More to See and Do at the Royal Observatory Greenwich
The Royal Observatory in Greenwich has a long, rich history—and as befits an attraction with its pedigree and prestige, it has a lot to offer guests. Here are several more things to see and do while visiting the Royal Observatory Greenwich.
•Dating to 1676, the Sir Christopher Wren-designed Flamsteed House is the Royal Observatory Greenwich’s original facility. Here you can move through the Astronomers Royal Apartments, where the first scientists working here once lived. If it works for your schedule, be sure and watch the Time Ball drop from the roof of Flamsteed House. One of the world’s oldest public time signals, the Time Ball drops every day at 1:00pm.
•While you’re touring Flamsteed House, you’ll definitely want to stop in at the Octagon Room, which is, as advertised, an eight-sided room that stands today as the oldest single portion of the Royal Observatory Greenwich. The Octagon Room is an elegant space, with tall windows and high ceilings designed to provide working astronomers clear views of the night sky from the comforts of indoors.
•The Shepherd Gate Clock, which is affixed to the gates of the Royal Observatory grounds, was the world’s first-ever Greenwich Mean Time clock. Many experts consider it to be one of the most significant clocks ever made, and you can still observe it in action today.
•Of particular note within the Time and Longitude Gallery of the Royal Observatory museum complex are the famous Harrison Clocks. Designed and built by John Harrison in 1735, these ingenious devices revolutionized how sailors navigated the open seas by helping crewmembers determine longitude while on the ocean. The Harrison Clocks are quite striking timepieces to boot.
•The Airy Transit Circle telescope was built by George Biddell Airy and went into operation in 1851. It is the instrument credited with helping astronomers define the Prime Meridian, and visitors may observe it mounted in the Transit Circle Room today just as it was in centuries past.

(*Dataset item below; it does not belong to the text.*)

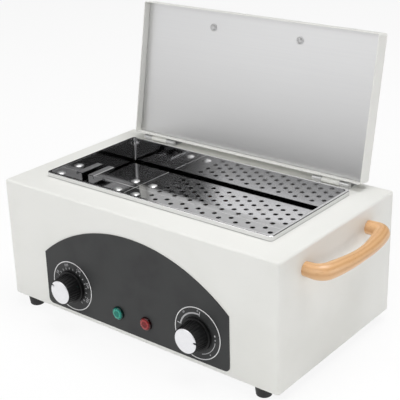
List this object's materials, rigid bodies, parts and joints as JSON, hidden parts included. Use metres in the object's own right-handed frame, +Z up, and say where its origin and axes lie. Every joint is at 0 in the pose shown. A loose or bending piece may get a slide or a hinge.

Why Royal Observatory Greenwich Should Be on Your Must-See List
Few scientific sites in existence today can boast of the legacy that the Royal Observatory Greenwich possesses. Much about how we determine, tell, and keep time today was worked out here during the eighteenth and nineteenth centuries, and the attraction is full of historically significant artifacts, rooms, and scientific instruments. There’s a lot here to explore, and when you’ve had your fill of history and astronomy, the other facilities of the Royal Museums Greenwich are mere steps away: Cutty Sark, the National Maritime Museum, and the Queen’s House. Oh, and the Old Royal Naval College is just down the street, too!